実際に福祉を、介護を仕事として働く前、本当にそう思っていました。
大学を卒業後、私は迷うことなく介護の仕事、最初は訪問介護に就職しましたが、
新人介護士として勤務する中、数週間で…そんな私の福祉に対するイメージが変化しました。
実際に仕事をしてみて、「支える仕事」「助ける仕事」という言葉ではなく、
「相手の考えていることや思いを読み取る仕事」「相手の体の一部になる仕事」
それが、福祉の仕事。深い「福祉」という世界に衝撃をうけました。
「こうしたいのに動けない。」「これを買いに行きたいのに自分では行けない。」
その気持ちを私が読み取り、理解する。思いを実現させる。 コミュニケーションを大切さを感じ、相手と私が通じ合えた瞬間に心が満たされる、なんとも言えない気持ちをはじめて味わえた時のことを今でも覚えています。

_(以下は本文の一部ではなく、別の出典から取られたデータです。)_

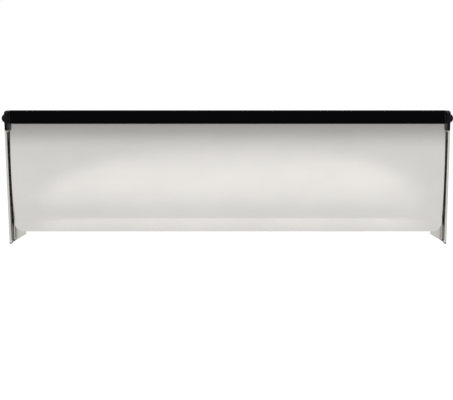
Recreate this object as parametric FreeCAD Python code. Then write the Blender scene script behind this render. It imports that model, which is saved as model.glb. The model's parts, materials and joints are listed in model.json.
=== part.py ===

そんな私が在宅の訪問介護から施設の仕事に転職したのですが、
私の転機になった出会いをお話をします。
私が訪問介護担当したのはご高齢なご夫婦2人暮らし。
ご主人は脳血管性認知症、奥様は少し血圧が高いが元気な方で、今では、珍しくない「老老介護」でした。
認知症が日に日に進むご主人。いつもは奥様が支えてくださっていましたが、
元気だった奥様にも徐々に異変が起こります。普通にこなせていた家事ができなくなったのです。
奥様が病院にいてみると、病名は 「レビー小体認知症」。
幻覚がみえたり、時間がわからなくなったり・・・。「主人が愛人を2階に住まわせているの!」、と騒がれることもあれば、
外に出て、道に迷って、帰れなくなることも・・・そんな、毎日が続きました。
そしてご主人にも変化が訪れます。「胃癌」が発見され、ステージはだいぶ進んでいました。
訪問介護は毎日、数時間の訪問。「他の時間帯は、2人でどのように暮らしているのだろう?」と毎日考えました。
訪問介護のヘルパーは非常にやりがいもあるけど、それと同時にできることの限界を感じました。
まもなくご主人は亡くなられ、奥様は施設へ。
これを機に、私も在宅から施設へと働く先を変えました。
ご夫婦と過ごした数年間を思いながら、24時間接することのできる施設へ。
今まで在宅のときには入り込むことができなかった時間帯。
施設で働いてみても病を持ったお客様と向き合う大変さ、難しさに驚くことばかりです。
24時間接することがどれだけ大変なことも感じています。
経験から様々なことを学び、学ぶことで私は、変化してきました。変化し続けた結果、どうなるのだろうか?
いつもふとあのご夫婦のことを思い出します。
ご主人がなくなったことを忘れている奥様。
「あの人は、どこに行ったのかしら?」と笑顔混じりでご主人の話をしている姿。とても幸せそうだった。
訪問介護で貴重な体験をさせていただき、施設介護でも24時間接しているお客様が幸せそうに笑っている人たちと共に時間を過ごすことで、
私は、生きることに幸せを感じています。だから、私にとって、今の仕事は、「天職」です。